What the hell is this dibs chair business? If its what I think it is, seems like it would cause a lot of bullshit if its a gentleman's agreement and not some sort of law.
The dibs chair for street or other parking is some bullshit that would not stand around here. At my old firm, I used to park in a parking deck that had a breezeway connected to the building. Our offices were right inside the breezeway door of the 2nd floor (3rd floor of parking deck). There was this one guy in another office that tried to put an orange traffic cone out to save his spot. Several times, I moved that stupid thing out of the way and just parked there, but one of my coworkers just drove over the cone one time. It's funny though, dibs chairs are completely allowed at the Masters in Augusta. You can get to where ever you want to sit, place your chair near the green, then walk around most of the day. When you come back, your chair will be untouched and empty.
For all of you getting furious at the dib chairs, let me introduce you to a scenario. This is a winter only, cold as fuck, 3-4 feet of snow scenario. You also live in a large city, not a suburb or small town where everyone has a garage or driveway. No other times are dib chairs remotely allowed. You go to bed one night and then you wake-up and it snowed 2-3 feet. On top of that, you have the snowplows go down the street and add another few free to the snow surrounding your car on the street. Guess what? You have to drive to work. You unfortunately don't have older children or immigrant workers to clear the snow for you. You have to do it. It takes you about an hour and a half to get your car out, moving a shit ton of snow. Clearing the space for your car. Outside continuously in 20 below weather... You're going to feel some ownership for that space. If someone else just came in and took advantage of all your hard work, you'd be pissed. Now you either have to shovel out a new spot or park blocks away from your house. And if it is continually snowing, you'll have to repeat the same process you did this morning, except this time you'll be blocks away from your house. To not go through that shit again, you're getting those two lawn chairs out for sure. Let's not get high and mighty here.

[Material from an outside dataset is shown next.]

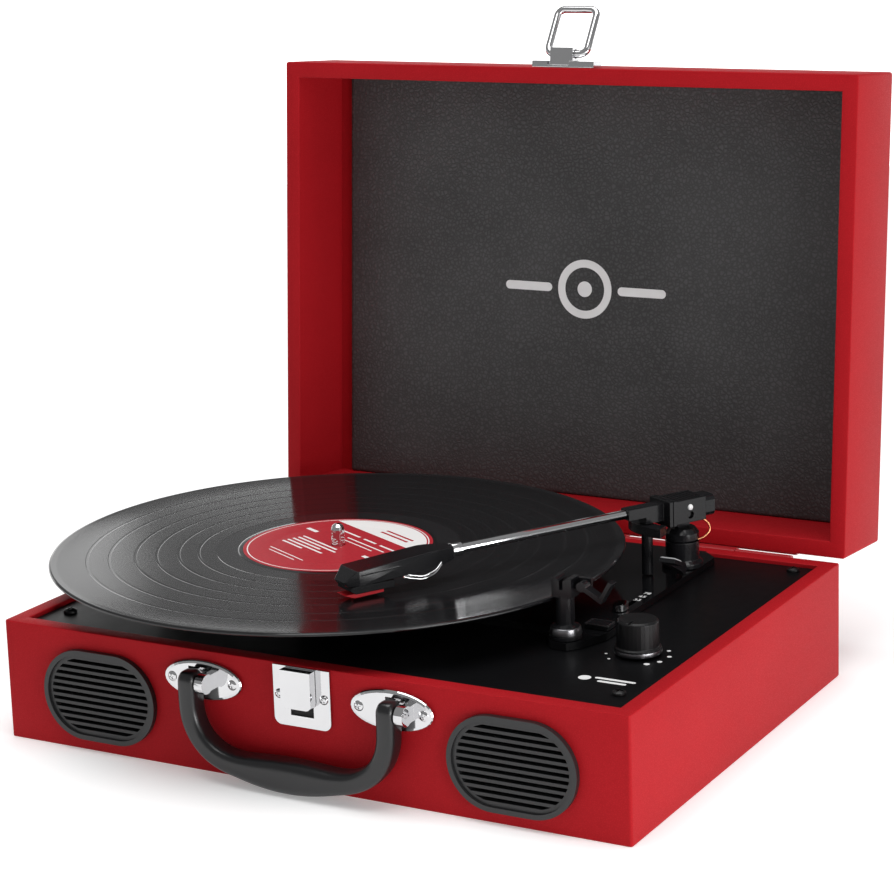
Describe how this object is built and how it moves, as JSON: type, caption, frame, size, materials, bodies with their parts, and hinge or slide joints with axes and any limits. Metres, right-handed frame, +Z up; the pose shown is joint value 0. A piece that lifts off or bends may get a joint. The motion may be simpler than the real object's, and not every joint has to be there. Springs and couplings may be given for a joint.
{
  "type": "suitcase record player",
  "caption": "Portable record player in a suitcase with an open padded lid, a record on the platter, tonearm, carry handle, round-ended speaker grilles and a hasp latch.",
  "frame": {"origin": "centre of the case's underside, flush with its four rubber pads", "axes": "+X to the right along the case, +Y from the front with the handle to the back with the hinge, +Z up"},
  "size_m": [0.3766, 0.3696, 0.3514],
  "materials": {
    "red_case": "red leatherette over board, fine grain",
    "black_board": "black painted board",
    "rubber": "matt",
    "grille_plastic": "satin dark grey",
    "speaker_metal": "satin",
    "board_green": "satin",
    "black_plastic": "satin",
    "deck_gloss": "gloss black",
    "chrome_metal": "polished",
    "pulley_brass": "satin",
    "felt": "felt",
    "vinyl": "grooved gloss black with a red paper label",
    "stylus_red": "gloss red",
    "liner_black": "black grained leatherette",
    "hinge_red": "satin red"
  },
  "bodies": {
    "base": {"front_panel": "red_case", "back_panel": "red_case", "left_panel": "red_case", "right_panel": "red_case", "bottom_panel": "black_board", "foot_1": "rubber", "foot_2": "rubber", "foot_3": "rubber", "foot_4": "rubber", "speaker_grille_left": "grille_plastic", "speaker_grille_right": "grille_plastic", "speaker_left": "speaker_metal", "speaker_right": "speaker_metal", "circuit_board": "board_green", "rear_jack_plate": "black_plastic", "deck_plate": "deck_gloss", "deck_screw_1": "chrome_metal", "deck_screw_2": "chrome_metal", "deck_screw_3": "chrome_metal", "deck_screw_4": "chrome_metal", "mechanism_plate": "deck_gloss", "motor": "speaker_metal", "drive_belt": "rubber", "spindle": "chrome_metal", "tonearm_base": "black_plastic", "arm_rest": "black_plastic", "volume_pot": "black_plastic", "handle_bracket_left": "chrome_metal", "handle_bracket_right": "chrome_metal", "latch_plate": "chrome_metal", "hinge_base_leaf": "hinge_red", "hinge_pin": "chrome_metal"},
    "platter_set": {"platter": "black_plastic", "slip_mat": "felt", "record": "vinyl"},
    "pulley": {"motor_pulley": "pulley_brass"},
    "arm_turret": {"tonearm_turret": "black_plastic"},
    "arm": {"tonearm_block": "grille_plastic", "tonearm_tube": "chrome_metal", "headshell": "black_plastic", "cartridge": "grille_plastic", "stylus": "stylus_red", "counterweight": "black_plastic"},
    "clip": {"arm_rest_clip": "black_plastic"},
    "lever": {"cue_lever": "chrome_metal"},
    "cue_bar": {"cue_platform": "black_plastic"},
    "selector": {"speed_selector": "chrome_metal"},
    "stop_switch": {"auto_stop_switch": "black_plastic"},
    "knob": {"volume_knob": "grille_plastic"},
    "carry_handle": {"handle": "black_plastic"},
    "latch_button": {"latch_slide": "chrome_metal"},
    "lid": {"lid_front_panel": "red_case", "lid_back_panel": "red_case", "lid_left_panel": "red_case", "lid_right_panel": "red_case", "lid_board": "red_case", "lid_liner": "liner_black", "hasp_bracket": "chrome_metal", "hinge_lid_leaf": "hinge_red"},
    "loop": {"hasp_loop": "chrome_metal"}
  },
  "joints": [
    {"name": "lid_hinge", "type": "hinge", "parent": "base", "child": "lid", "pos_m": [0, 0.1339, 0.0595], "axis": [1, 0, 0], "range_deg": [0, 45]},
    {"name": "hasp_swing", "type": "hinge", "parent": "lid", "child": "loop", "pos_m": [0.003, 0.16549, 0.32628], "axis": [1, 0, 0], "range_deg": [0, 122]},
    {"name": "latch_press", "type": "slide", "parent": "base", "child": "latch_button", "axis": [0, 0, -1], "range_m": [0, 0.004], "stiffness_N_per_m": 250, "springref_m": -0.002},
    {"name": "handle_swing", "type": "hinge", "parent": "base", "child": "carry_handle", "pos_m": [0, -0.1393, 0.049], "axis": [1, 0, 0], "range_deg": [-120, 0]},
    {"name": "platter_spin", "type": "hinge", "parent": "base", "child": "platter_set", "pos_m": [-0.0493, -0.0097, 0.075], "axis": [0, 0, 1], "continuous": true},
    {"name": "pulley_spin", "type": "hinge", "parent": "base", "child": "pulley", "pos_m": [-0.11647, -0.05673, 0.06], "axis": [0, 0, 1], "continuous": true},
    {"name": "tonearm_swing", "type": "hinge", "parent": "base", "child": "arm_turret", "pos_m": [0.1043, 0.088, 0.08], "axis": [0, 0, 1], "range_deg": [-12.6, 28]},
    {"name": "tonearm_lift", "type": "hinge", "parent": "arm_turret", "child": "arm", "pos_m": [0.1043, 0.088, 0.094], "axis": [-0.8771, 0.4804, 0], "range_deg": [0, 6.5]},
    {"name": "cue_lever_tilt", "type": "hinge", "parent": "base", "child": "lever", "pos_m": [0.1125, 0.068, 0.0695], "axis": [1, 0, 0], "range_deg": [-40, 0]},
    {"name": "cue_bar_lift", "type": "slide", "parent": "base", "child": "cue_bar", "axis": [0, 0, 1], "range_m": [0, 0.0022]},
    {"name": "clip_swing", "type": "hinge", "parent": "base", "child": "clip", "pos_m": [0.1125, -0.0465, 0.092], "axis": [0, 1, 0], "range_deg": [-120, 0]},
    {"name": "speed_select", "type": "slide", "parent": "base", "child": "selector", "axis": [0, 1, 0], "range_m": [0, 0.014]},
    {"name": "auto_stop_slide", "type": "slide", "parent": "base", "child": "stop_switch", "axis": [0, 1, 0], "range_m": [0, 0.005]},
    {"name": "volume_turn", "type": "hinge", "parent": "base", "child": "knob", "pos_m": [0.1405, -0.045, 0.07], "axis": [0, 0, 1], "range_deg": [-150, 150]}
  ],
  "couplings": [
    {"joint": "pulley_spin", "follows": "platter_spin", "ratio": 9.676},
    {"joint": "tonearm_lift", "follows": "cue_lever_tilt", "ratio": -0.15},
    {"joint": "cue_bar_lift", "follows": "cue_lever_tilt", "m_per_rad": -0.003}
  ]
}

This dibs chair thing is alien to me. I guess parking a little further away and, you know, WALKING is just too much effort for some people. What is this but laziness? Are the words "First Come First Serve" not in their vocabulary? Unless there's a property number on the parking space, who the fuck is anybody to claim it as their own? And since you're leaving something you own in a public parking area, you can't get pissed if somebody takes it or (God willing) smashes it and throws it in the dumpster. "Move your feet, lose your seat." It doesn't matter if you're gone twenty hours or twenty seconds. It's public, so tough fucking shit.
I would have so much fun with a truck just going around picking up free chairs. Hell if there is that many, might want to get a cube van.
I live in Minneapolis... what part of street parking in the winter do you think I don't understand? I still think it's a shitty, selfish thing to do if you are an able bodied person.
This is true at every PGA tournament I have ever been to. We always set up our chairs in a prime gambling space (you need to be able to see tee, approach shot and green to maximize prop betting), and go out to get drunk for the day. We return to the chairs after roughly half of the groups have come through.